A clump of nylon sutured inseparable to weed,
Blight stitched into the suffering shore,
The stuff of the strandline woven with disease.

Red ribbon girdles the mouth of a ruptured balloon
Its skin tattered, its helium dispersed.
It does not fly, except in the craws of birds.

The margins above the tide line
Assimilate our greasy tossed leavings,
Bleached pale by sun, wind and swell.

In the seas, our oily refuse seems consumed,
But gives no nourishment to our Mother Ocean,
Tumours of plastic spread at her heart.

Bilious with sickly indigestion,
She oozes soured sweat from her grey face,
Spewing our waste with an injured moan.

Sarah Beavins


Looking at the sea

What do I see when I look at the sea?
Rows and rows of waves, orderly and patiently waiting to come in

What do I see when I look towards the sea?
The sea wall, bricks built up one on top of the other bracing themselves against the elements

What do I see when I look alongside the sea?
A troop of caravans, arranged like soldiers waiting to move in formation

What do I see when I look up from the sea?
Birds flying in formation, and clouds floating horizontally along with the wind

What do I see when I turn away from the sea?
A solo daisy on the ground, perfect and round
The Martello Tower, strong, defensive and bound
Puddles, making their own shapes on the ground

This is what I saw the day I went to see the sea

Louise Hall

Inspired by The Sea 1887 Jan Toorop


By the Water

Waves crash against the rock barrage,
lifting the strands of seaweed which extend,
and reach out towards the tide.

My grand-father drowned off a rowing-boat
in a choppy sea like this, leaving
a wife and six young children on their own.

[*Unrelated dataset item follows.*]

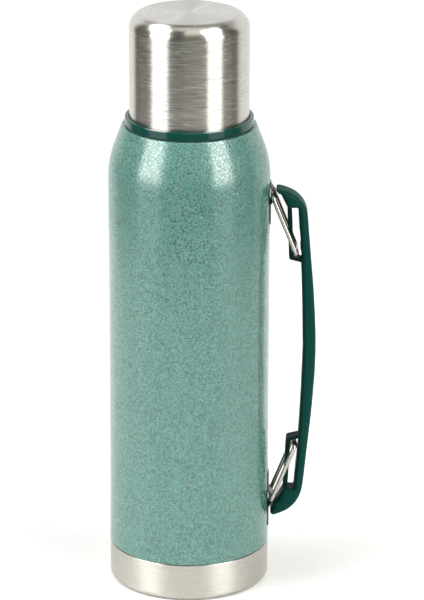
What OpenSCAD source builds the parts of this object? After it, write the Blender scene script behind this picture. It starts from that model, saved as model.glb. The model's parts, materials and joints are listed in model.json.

A squall blew up from nowhere.
We heard he hit his head on the side
of the boat as it capsized,
that he didn’t swim and soon vanished.

The pain set in motion through many lives
was like an ocean swell born
thousands of miles away, whose force
strikes the shore without mercy.

This morning, I swim out from the beach,
staying within my depth. This isn’t our element.
The sea tastes bitter, freighted with salt.
I climb the pebble bank before water chills me.

Paul Donegan


On my way

A faceful of brown water
into my mouth, into my nose
swallowed it whole
swallowed me whole
gulping it down
scratching my throat, my nostrils
coughing it up, blowing it out
burning my nose
scalding my throat
snot hanging on my lip
blowing it up, coughing it out
and the waves at the shore
lap, softly
tickling mum’s painted toes

Emma Kittle-Pey

The great escape

The rain swept the dummy into the giant puddles in the road, and it bobbed along before drifting into the drain. The baby shrieked as it fell but the mum pushed the buggy and spat at a tourist, ‘no sorry I don’t know where the tower is, we’re not from round here’, thrusting it over the broken road, and the dad walked ahead looking onwards at the tip of the tower that he knew, and she knew, so well from when they were kids.

Inside she raged like the storm that had just been: that she was inside out with cold and the baby was screaming and they’d ended up in this really bad place, to see his mum again, embarrassing! And where’s the f’in dummy?

The dad felt the flatness in his belly that he could do nothing else but be quiet and keep on going. The baby was screaming and she had her jaw poking forward, like she does, and he began to walk a little faster. He started to rage a bit inside too, that they were back here again (last time it had been okay, but now she was right and he felt ashamed).

The baby raged inside and didn’t know why, but we all know he wanted the sucky rubber of the blue dummy on his tongue.

The dummy found peace on its journey to the sea, but just, just, when it was about to start its adventure, was plucked from the stream by someone that cares about sea-life and plastics. It sits in the tower on a table of found objects now, and soon it will be in a glass case in the museum-of-the-way-it-used-to-be-when-we-let-the-plastics-go-to-the-sea.